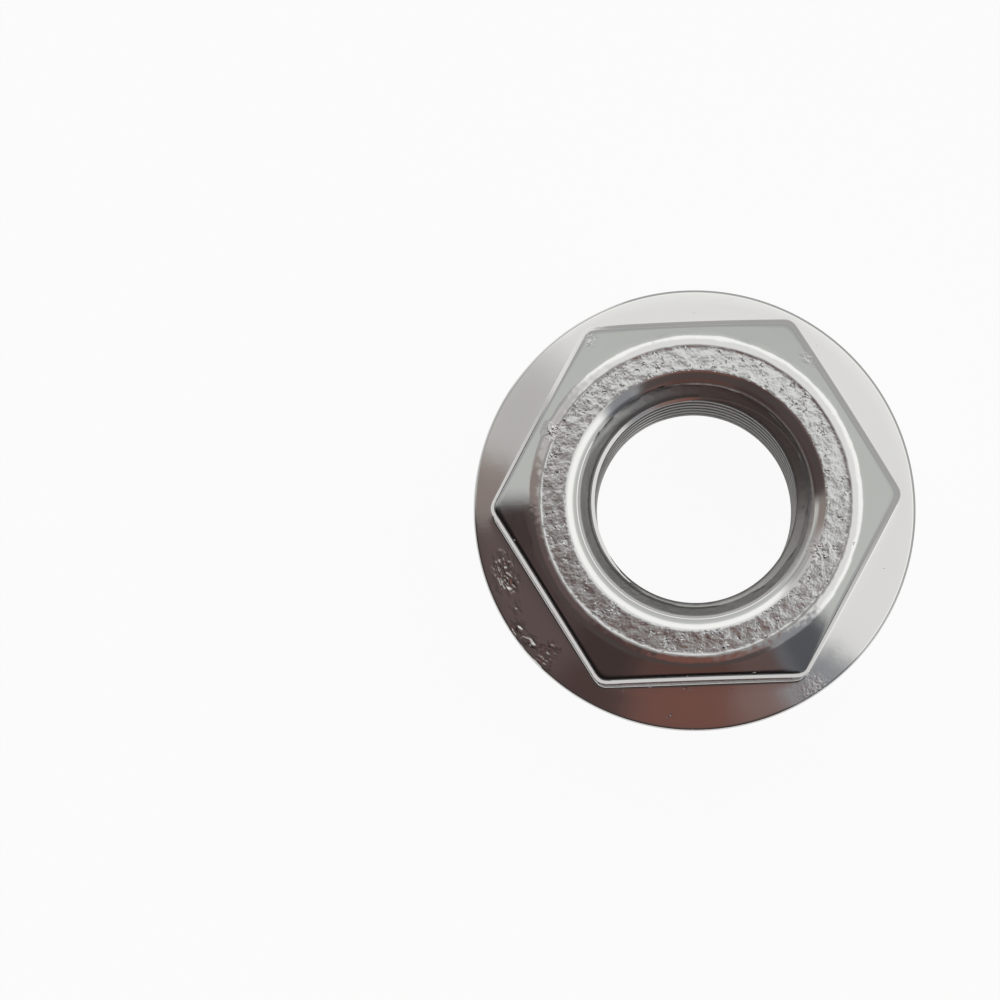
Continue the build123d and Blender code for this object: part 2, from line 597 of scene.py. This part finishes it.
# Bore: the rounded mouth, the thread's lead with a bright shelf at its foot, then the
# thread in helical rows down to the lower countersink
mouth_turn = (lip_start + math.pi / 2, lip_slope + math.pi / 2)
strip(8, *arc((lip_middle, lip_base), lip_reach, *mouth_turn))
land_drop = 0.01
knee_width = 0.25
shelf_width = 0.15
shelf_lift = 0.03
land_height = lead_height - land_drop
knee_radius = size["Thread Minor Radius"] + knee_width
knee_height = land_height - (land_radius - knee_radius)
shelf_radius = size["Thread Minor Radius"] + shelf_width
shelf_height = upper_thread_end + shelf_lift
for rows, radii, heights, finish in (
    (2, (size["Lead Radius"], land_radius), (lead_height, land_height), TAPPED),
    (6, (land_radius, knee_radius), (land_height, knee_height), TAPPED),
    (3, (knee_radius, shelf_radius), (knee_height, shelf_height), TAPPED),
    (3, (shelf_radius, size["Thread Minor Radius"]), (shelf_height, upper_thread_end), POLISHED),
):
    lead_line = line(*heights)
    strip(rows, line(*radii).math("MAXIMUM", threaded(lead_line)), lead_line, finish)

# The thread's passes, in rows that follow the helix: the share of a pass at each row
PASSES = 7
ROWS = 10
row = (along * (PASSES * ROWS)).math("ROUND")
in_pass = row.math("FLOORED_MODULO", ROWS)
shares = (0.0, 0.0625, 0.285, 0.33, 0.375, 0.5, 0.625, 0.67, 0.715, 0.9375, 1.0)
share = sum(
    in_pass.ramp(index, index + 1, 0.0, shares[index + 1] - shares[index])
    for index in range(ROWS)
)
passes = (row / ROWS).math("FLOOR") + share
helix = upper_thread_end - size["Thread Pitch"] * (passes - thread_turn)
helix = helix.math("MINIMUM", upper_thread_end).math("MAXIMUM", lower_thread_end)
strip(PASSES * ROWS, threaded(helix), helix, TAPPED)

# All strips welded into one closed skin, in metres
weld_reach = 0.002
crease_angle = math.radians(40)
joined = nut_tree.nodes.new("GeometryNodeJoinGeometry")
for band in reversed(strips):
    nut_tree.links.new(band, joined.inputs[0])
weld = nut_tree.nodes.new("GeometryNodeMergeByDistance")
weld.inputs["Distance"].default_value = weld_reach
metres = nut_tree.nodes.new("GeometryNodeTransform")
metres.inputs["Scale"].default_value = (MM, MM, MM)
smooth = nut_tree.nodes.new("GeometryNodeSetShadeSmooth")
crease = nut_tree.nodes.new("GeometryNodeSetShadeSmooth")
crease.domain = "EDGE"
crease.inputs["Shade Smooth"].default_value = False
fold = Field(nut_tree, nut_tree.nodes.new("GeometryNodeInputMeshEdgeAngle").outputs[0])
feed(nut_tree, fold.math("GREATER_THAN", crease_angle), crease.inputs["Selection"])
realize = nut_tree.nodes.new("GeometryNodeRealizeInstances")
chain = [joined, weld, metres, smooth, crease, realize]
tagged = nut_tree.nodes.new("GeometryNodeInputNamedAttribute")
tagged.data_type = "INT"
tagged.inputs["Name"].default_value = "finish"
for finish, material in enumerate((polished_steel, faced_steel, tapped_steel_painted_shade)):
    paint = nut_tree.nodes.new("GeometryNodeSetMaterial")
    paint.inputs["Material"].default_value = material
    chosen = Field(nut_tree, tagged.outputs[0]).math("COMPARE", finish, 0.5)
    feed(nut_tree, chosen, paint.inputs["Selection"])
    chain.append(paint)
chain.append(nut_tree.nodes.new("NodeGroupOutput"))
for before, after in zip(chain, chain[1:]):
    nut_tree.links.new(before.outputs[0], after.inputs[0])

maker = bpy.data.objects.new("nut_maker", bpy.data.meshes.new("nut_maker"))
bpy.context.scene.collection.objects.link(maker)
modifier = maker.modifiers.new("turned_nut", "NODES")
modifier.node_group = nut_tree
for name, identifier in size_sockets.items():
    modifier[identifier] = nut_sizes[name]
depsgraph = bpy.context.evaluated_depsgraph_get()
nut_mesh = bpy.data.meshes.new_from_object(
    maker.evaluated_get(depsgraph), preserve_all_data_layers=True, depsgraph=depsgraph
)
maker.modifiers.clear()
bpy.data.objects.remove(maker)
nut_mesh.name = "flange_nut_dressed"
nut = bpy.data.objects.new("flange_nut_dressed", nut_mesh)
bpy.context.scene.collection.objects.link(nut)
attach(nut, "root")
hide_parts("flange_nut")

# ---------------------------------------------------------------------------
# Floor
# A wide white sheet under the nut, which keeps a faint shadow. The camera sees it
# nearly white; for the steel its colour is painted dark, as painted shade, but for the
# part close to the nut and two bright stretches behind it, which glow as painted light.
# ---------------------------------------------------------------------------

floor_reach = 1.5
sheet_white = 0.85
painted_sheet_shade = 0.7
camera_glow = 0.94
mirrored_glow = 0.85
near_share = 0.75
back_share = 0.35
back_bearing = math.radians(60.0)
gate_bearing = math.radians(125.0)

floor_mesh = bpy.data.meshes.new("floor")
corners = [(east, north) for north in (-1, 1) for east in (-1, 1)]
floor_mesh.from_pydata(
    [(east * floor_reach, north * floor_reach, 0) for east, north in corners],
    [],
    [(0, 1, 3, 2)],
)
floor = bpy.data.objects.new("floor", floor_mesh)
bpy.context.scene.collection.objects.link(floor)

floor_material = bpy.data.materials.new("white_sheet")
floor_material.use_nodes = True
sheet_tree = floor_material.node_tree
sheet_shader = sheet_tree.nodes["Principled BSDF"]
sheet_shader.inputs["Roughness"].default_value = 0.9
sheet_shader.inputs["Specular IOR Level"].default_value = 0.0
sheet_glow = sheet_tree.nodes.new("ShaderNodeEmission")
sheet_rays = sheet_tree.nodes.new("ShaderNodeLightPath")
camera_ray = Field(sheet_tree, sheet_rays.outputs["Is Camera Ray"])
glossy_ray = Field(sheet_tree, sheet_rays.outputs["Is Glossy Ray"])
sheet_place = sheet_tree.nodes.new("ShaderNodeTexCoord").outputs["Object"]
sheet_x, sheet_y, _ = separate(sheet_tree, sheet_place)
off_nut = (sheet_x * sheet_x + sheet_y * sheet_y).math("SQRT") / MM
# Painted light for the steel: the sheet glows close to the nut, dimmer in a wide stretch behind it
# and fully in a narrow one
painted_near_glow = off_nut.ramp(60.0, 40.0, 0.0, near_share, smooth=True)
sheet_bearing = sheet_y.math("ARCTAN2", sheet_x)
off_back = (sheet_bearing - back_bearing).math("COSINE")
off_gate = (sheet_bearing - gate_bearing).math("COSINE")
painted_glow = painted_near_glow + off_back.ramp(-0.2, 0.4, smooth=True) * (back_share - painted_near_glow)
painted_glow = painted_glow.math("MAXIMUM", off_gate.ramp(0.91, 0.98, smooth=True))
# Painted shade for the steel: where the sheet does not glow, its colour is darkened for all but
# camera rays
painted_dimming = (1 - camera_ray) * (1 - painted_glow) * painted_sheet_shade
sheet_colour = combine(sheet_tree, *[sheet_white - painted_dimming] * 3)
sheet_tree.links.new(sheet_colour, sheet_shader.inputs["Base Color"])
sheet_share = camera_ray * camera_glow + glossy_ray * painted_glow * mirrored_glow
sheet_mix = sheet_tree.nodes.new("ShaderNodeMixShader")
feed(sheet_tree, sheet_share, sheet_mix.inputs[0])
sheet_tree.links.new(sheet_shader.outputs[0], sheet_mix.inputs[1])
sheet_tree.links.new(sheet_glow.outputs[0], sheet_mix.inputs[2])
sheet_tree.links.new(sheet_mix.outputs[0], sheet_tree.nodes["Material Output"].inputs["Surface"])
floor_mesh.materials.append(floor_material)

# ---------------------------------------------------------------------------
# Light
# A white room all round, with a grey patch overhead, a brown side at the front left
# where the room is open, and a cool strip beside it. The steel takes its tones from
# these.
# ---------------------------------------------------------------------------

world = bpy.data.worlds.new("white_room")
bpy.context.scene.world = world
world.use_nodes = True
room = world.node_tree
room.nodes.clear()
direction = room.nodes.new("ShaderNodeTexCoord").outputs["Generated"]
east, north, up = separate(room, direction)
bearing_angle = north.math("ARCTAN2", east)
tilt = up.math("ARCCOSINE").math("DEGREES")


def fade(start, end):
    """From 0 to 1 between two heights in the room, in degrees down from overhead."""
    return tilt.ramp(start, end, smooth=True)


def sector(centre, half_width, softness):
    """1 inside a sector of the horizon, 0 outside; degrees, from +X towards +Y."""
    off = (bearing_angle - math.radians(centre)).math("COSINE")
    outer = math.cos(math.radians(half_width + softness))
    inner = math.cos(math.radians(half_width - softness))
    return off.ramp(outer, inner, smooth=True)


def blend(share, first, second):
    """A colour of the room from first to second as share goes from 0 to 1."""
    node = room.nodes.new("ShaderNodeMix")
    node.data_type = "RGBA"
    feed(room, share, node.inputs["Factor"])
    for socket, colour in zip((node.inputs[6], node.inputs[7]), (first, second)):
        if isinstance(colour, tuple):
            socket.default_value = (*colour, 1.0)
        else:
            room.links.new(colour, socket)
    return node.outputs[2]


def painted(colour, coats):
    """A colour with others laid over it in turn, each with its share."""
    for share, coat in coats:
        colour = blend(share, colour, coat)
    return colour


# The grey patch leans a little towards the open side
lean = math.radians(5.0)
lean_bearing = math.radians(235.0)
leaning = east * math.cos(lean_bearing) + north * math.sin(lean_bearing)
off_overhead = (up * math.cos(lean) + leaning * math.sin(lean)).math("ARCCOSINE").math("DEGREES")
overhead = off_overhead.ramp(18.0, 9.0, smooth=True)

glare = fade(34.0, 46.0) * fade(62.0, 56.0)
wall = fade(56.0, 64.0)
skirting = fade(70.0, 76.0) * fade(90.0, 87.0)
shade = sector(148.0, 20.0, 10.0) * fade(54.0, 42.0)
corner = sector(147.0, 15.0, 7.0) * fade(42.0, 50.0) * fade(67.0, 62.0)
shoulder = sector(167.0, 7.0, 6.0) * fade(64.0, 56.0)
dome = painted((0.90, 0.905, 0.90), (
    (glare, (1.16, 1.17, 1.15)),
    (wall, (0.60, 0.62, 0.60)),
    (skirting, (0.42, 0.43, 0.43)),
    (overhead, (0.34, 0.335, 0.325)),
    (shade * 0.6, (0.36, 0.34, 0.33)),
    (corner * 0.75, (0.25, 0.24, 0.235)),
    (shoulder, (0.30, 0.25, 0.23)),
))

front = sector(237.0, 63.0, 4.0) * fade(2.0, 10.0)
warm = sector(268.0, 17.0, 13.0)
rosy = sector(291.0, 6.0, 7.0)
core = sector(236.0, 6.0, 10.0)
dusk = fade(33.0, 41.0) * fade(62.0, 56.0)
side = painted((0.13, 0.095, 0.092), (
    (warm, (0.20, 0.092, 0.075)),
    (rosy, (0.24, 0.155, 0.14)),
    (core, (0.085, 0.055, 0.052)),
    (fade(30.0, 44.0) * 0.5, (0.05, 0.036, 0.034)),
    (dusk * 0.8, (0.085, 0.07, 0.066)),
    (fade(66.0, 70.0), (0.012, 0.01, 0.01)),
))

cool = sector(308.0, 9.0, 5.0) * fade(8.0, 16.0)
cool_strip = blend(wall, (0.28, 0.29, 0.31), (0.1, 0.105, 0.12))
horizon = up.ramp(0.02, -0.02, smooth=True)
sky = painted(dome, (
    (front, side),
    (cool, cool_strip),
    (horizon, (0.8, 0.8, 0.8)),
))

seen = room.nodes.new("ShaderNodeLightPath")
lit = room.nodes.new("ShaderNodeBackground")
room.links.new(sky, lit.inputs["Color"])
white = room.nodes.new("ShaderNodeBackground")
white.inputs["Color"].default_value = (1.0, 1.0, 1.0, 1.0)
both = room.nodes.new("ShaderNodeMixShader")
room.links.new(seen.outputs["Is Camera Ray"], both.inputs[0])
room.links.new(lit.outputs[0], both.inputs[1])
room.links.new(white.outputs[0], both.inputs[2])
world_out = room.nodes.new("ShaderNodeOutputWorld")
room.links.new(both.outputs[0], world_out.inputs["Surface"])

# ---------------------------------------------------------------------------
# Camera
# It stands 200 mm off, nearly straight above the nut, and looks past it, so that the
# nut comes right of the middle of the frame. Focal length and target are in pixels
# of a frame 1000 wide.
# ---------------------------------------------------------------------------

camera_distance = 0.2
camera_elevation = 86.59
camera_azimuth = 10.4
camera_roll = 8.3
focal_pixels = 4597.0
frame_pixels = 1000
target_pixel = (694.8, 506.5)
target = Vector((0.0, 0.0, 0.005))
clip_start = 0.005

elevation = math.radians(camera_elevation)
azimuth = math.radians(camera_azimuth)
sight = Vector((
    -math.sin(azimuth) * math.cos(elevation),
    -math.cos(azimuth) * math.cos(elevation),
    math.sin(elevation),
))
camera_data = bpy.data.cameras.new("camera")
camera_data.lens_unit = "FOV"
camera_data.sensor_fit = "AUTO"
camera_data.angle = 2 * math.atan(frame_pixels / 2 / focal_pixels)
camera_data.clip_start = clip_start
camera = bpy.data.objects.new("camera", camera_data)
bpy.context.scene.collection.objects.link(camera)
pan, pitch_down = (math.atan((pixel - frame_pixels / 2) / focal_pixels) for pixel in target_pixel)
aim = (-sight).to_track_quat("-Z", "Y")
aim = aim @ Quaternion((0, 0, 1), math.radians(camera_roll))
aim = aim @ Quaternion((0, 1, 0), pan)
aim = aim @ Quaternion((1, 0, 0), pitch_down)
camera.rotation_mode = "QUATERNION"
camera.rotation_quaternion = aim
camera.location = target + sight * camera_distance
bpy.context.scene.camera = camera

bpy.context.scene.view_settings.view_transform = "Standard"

GIVEN PROBLEM:
Extract the first line above and each line after it up to and including the one with "threaded(lead_line)), lead_line, finish)", please, exactly and with nothing else.

TASK RESULT:
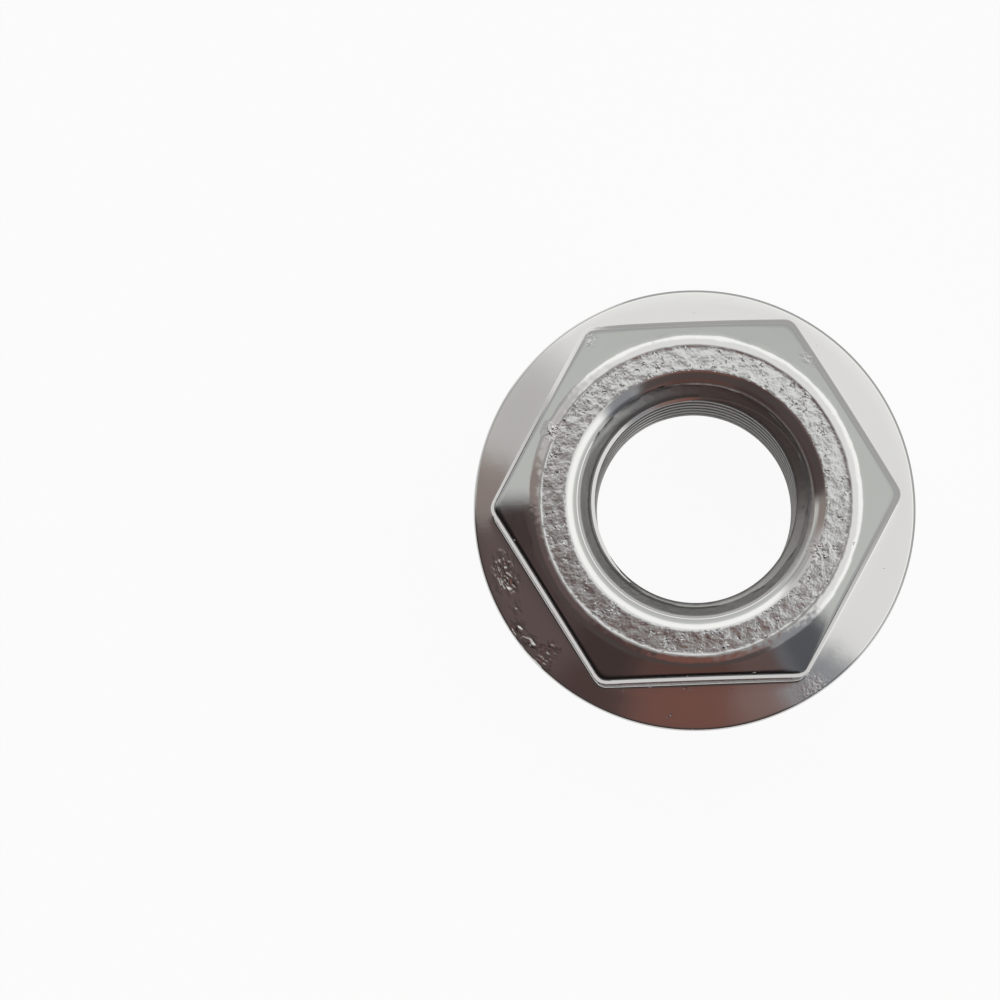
Continue the build123d and Blender code for this object: part 2, from line 597 of scene.py. This part finishes it.
# Bore: the rounded mouth, the thread's lead with a bright shelf at its foot, then the
# thread in helical rows down to the lower countersink
mouth_turn = (lip_start + math.pi / 2, lip_slope + math.pi / 2)
strip(8, *arc((lip_middle, lip_base), lip_reach, *mouth_turn))
land_drop = 0.01
knee_width = 0.25
shelf_width = 0.15
shelf_lift = 0.03
land_height = lead_height - land_drop
knee_radius = size["Thread Minor Radius"] + knee_width
knee_height = land_height - (land_radius - knee_radius)
shelf_radius = size["Thread Minor Radius"] + shelf_width
shelf_height = upper_thread_end + shelf_lift
for rows, radii, heights, finish in (
    (2, (size["Lead Radius"], land_radius), (lead_height, land_height), TAPPED),
    (6, (land_radius, knee_radius), (land_height, knee_height), TAPPED),
    (3, (knee_radius, shelf_radius), (knee_height, shelf_height), TAPPED),
    (3, (shelf_radius, size["Thread Minor Radius"]), (shelf_height, upper_thread_end), POLISHED),
):
    lead_line = line(*heights)
    strip(rows, line(*radii).math("MAXIMUM", threaded(lead_line)), lead_line, finish)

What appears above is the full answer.